From one of the maintainers of Docker (as of June 2014):
Please remember that at this time, we don't claim Docker out-of-the-box is suitable for containing untrusted programs with root privileges.
* https://news.ycombinator.com/item?id=7909622
IIRC, there has been only one advisory about escaping out of a jail (and it was because of a devfsd bug, not jails itself), and no advisories about breaking out of Solaris zones. (Heck there have been issues about escaping Xen and QEMU-KVM.)
LXC is a useful technology, but if security is a concern, I would avoid it.
Yeah, he writes okay pieces, but it kind of annoys me when he throws up blanket advice and then practically trips over himself extolling the opposite.
ZFS: You should use mirror vdevs, not RAIDZ
Guess what? The entire rsync.net service is built on top of RAID-Z3, if I read their promotional portal correctly.
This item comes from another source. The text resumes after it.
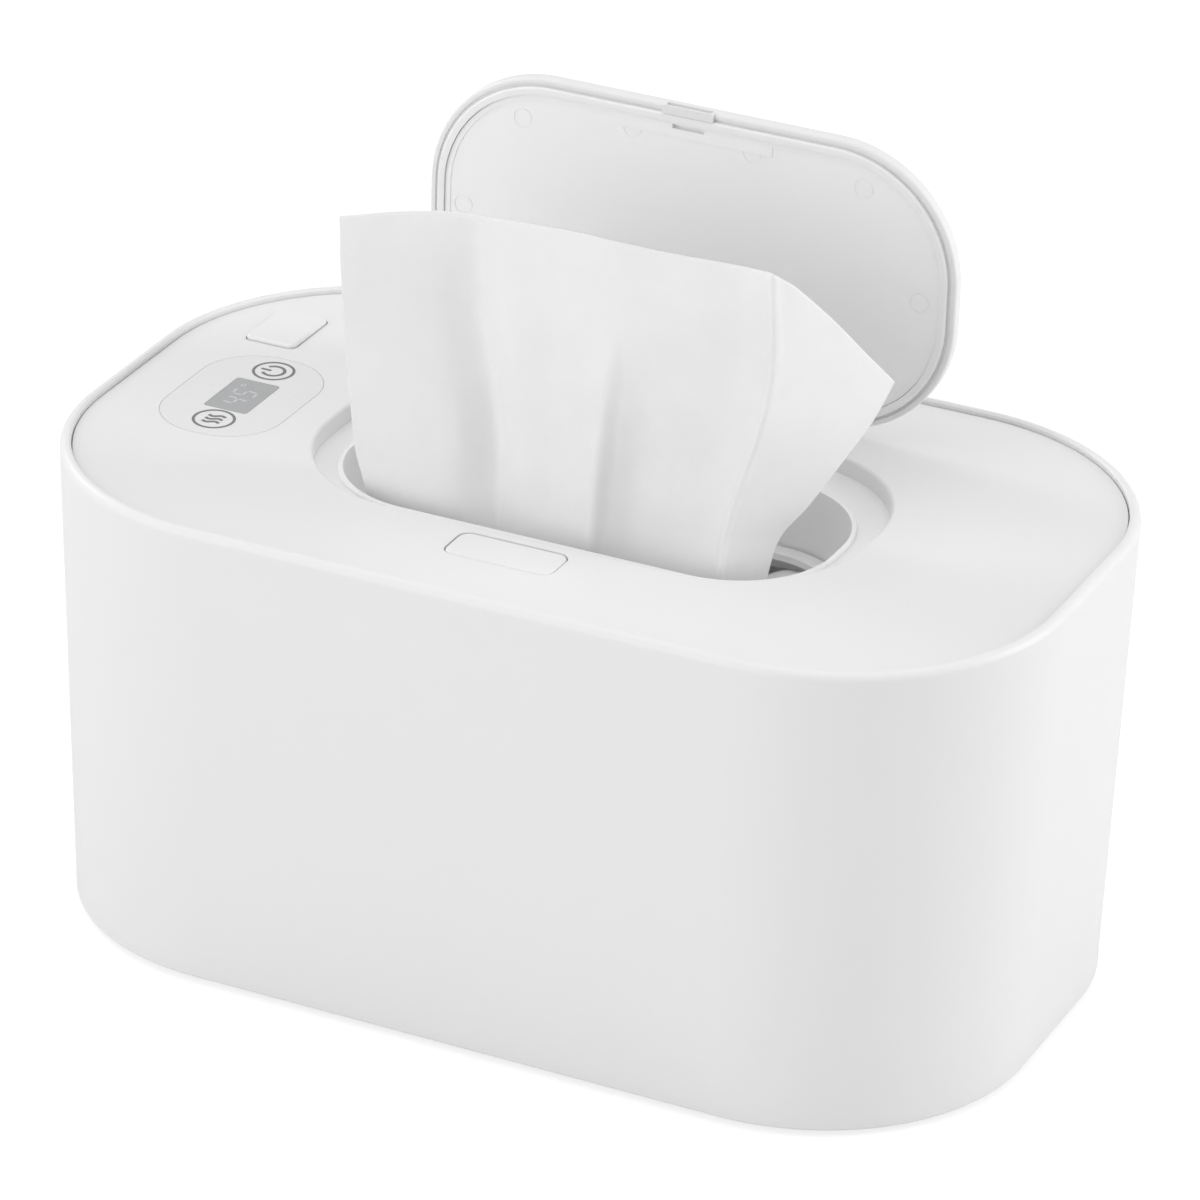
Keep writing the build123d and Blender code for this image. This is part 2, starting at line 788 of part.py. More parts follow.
def blade_prism(inner_gap, outer_gap, half_width, z_low, z_high):
    """The key's 45 degree blade between two heights, widened by the gaps along x."""
    points = []
    for z, outer in ((z_low, False), (z_low, True), (z_high, True), (z_high, False)):
        reach = blade_thickness + outer_gap if outer else -inner_gap
        points.append((blade_line - z + reach, 0, z))
    return extrude(make_face(Polyline(*points, close=True)), amount=half_width, both=True)


def release_guide():
    half = bolt_width / 2 + 1.8
    reach = body_corner - frame_skirt_inset - 0.5
    return corner_frame() * box(guide_tail, reach, -half, half, guide_low_z, frame_under_z + 0.3)


def release_space():
    half = bolt_width / 2 + bolt_gap
    channel = box(bolt_tail - 4, body_corner, -half, half, bolt_z - bolt_gap, bolt_z + bolt_height + bolt_gap)
    room_half = blade_half + 0.3
    room = blade_prism(release_travel + 0.5, 0.5, room_half, guide_low_z - 1, blade_top_z)
    column_x = blade_line - blade_top_z
    room += box(
        column_x - 0.5, column_x + blade_thickness + 0.5, -room_half, room_half,
        blade_top_z - release_travel - 0.3, ledge_z + 1,
    )
    pocket = rod(release_coil_radius + 0.75, spring_floor_z, ledge_z + 1, spring_reach, 0)
    seat_z = panel_under_z - release_flange - release_travel - 0.4
    return corner_frame() * (channel + room + pocket) + release_slab(1.4, seat_z, ledge_z + 1)


def cover_gasket():
    inset = frame_inset + frame_foot_width + 0.5
    ring = drafted(inset, frame_under_z - gasket_height, frame_under_z)
    ring -= drafted(inset + gasket_width, frame_under_z - gasket_height - 1, frame_under_z + 1)
    ring -= body_slab(frame_skirt_inset - 0.3, frame_under_z - gasket_height - 1, frame_under_z + 1)
    return ring


def cover_screws():
    screws = []
    for x, y in screw_points:
        screw = rod(2.5, frame_under_z - 1.6, frame_under_z, x, y)
        screw += rod(cover_shank_radius, frame_under_z - 0.5, panel_z - 1.6, x, y)
        screw -= Pos(x, y, frame_under_z - 1.6) * Box(2.6, 0.6, 1.4)
        screw -= Pos(x, y, frame_under_z - 1.6) * Box(0.6, 2.6, 1.4)
        screws.append(screw)
    return Compound(children=screws)


# ---------------------------------------------------------------- lid, drawn closed
def lid_outer_closed():
    plate = lid_slab(0.0, lid_under_z, panel_z)
    plate = fillet(top_edges(plate), lid_flange_round)
    plate = fillet(bottom_edges(plate), lid_flange_round)
    plate -= lid_slab(lid_flange_width, lid_under_z - 1, lid_under_z + seal_groove_depth)
    plate -= lid_slab(seal_inset, lid_under_z, liner_top_z)
    # hinge shroud: a half barrel with solid knuckles at its ends
    back = lid_y + lid_width / 2
    half = barrel_half_length
    bridge = box(-half, half, back - lid_flange_width, hinge_y, lid_under_z, panel_z)
    barrel = cross_rod(barrel_radius, -half, half, hinge_y, hinge_z)
    shroud = bridge + barrel
    inner = half - knuckle_length
    shroud -= cross_rod(barrel_radius - barrel_wall, -inner, inner, hinge_y, hinge_z)
    shroud -= box(-inner, inner, hinge_y - 10, hinge_y + 1.6, hinge_z - 10, lid_under_z)
    shroud -= cross_rod(hinge_pin_radius + hinge_fit, -half - 1, half + 1, hinge_y, hinge_z)
    lid = plate + shroud
    # catch lug on the front edge, with the pocket that the latch's nose enters
    front = lid_y - lid_width / 2
    lug = box(
        -catch_width / 2, catch_width / 2, front, front + seal_inset - 0.1,
        lid_under_z - catch_stand, lid_under_z + 1,
    )
    lid += lug
    pocket_low = lid_under_z - catch_stand + catch_lip
    lid -= box(
        -catch_width / 2 + 0.6, catch_width / 2 - 0.6, front - 1, front + catch_pocket,
        pocket_low, pocket_low + 1.4,
    )
    return lid


def lid_liner_closed():
    inset = seal_inset + seal_width + 0.1
    low = liner_top_z - liner_thickness
    liner = lid_slab(inset, low, liner_top_z)
    for x, y in pin_marks():
        ring = rod(pin_mark_radius, low - 0.2, low + pin_mark_depth, x, y)
        liner -= ring - rod(pin_mark_radius - 0.35, low - 1, low + 1, x, y)
    # raised bead along the edge, wider round the catch
    bead = lid_slab(inset, low - liner_bead, low + 0.3) - lid_slab(inset + 1.2, low - 1, low + 1)
    front = lid_y - lid_width / 2
    bead += box(-19, 19, front + inset + 0.4, front + inset + 3.4, low - liner_bead, low + 0.3)
    liner += bead
    liner -= box(-3.6, 3.6, front + inset + 0.5, front + inset + 1.5, low - 1, low + 0.9)
    return liner


def pin_marks():
    front = lid_y - lid_width / 2
    side = lid_length / 2 - 8.0
    outer, inner = lid_length * 0.322, lid_length * 0.113
    marks = []
    for sign in (-1, 1):
        marks.append((lid_x + sign * outer, front + 9.8))
        marks.append((lid_x + sign * inner, front + 7.0))
        marks.append((lid_x + sign * side, lid_y))
        marks.append((lid_x + sign * outer, lid_y + 22))
    return marks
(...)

One use case I can see for this is using ZFS to back up Postgres databases. I'm not the only person to think this might be a good idea. A while back, I listened to this talk, which I really enjoyed:
Keith Paskett: PostgreSQL on ZFS
On hard experience, he's particularly wary about the "drop table" oops disaster scenario.
Keith Paskett bio
* infrared radiometric calibration chambers Space Dynamics Laboratory
* helped develop Utah State University's Climate data server
* National Climate Data Center validated climate data
* all stored in PostgreSQL of course
ZFS: You should use mirror vdevs, not RAIDZ
Guess what? The entire rsync.net service is built on top of RAID-Z3, if I read their promotional portal correctly.
That sounds bad, but I think it actually makes sense. From the article you linked to, slightly edited:
* don’t be greedy. 50% storage efficiency is plenty
[because]
* a pool of mirrors is easier to manage, maintain, live with, and upgrade than a RAIDZ stripe.
From that, it actually makes sense that when the major cost is storage, it might be worth it to trade away the "easiness" of mirrors for the lower cost of RAIDZ.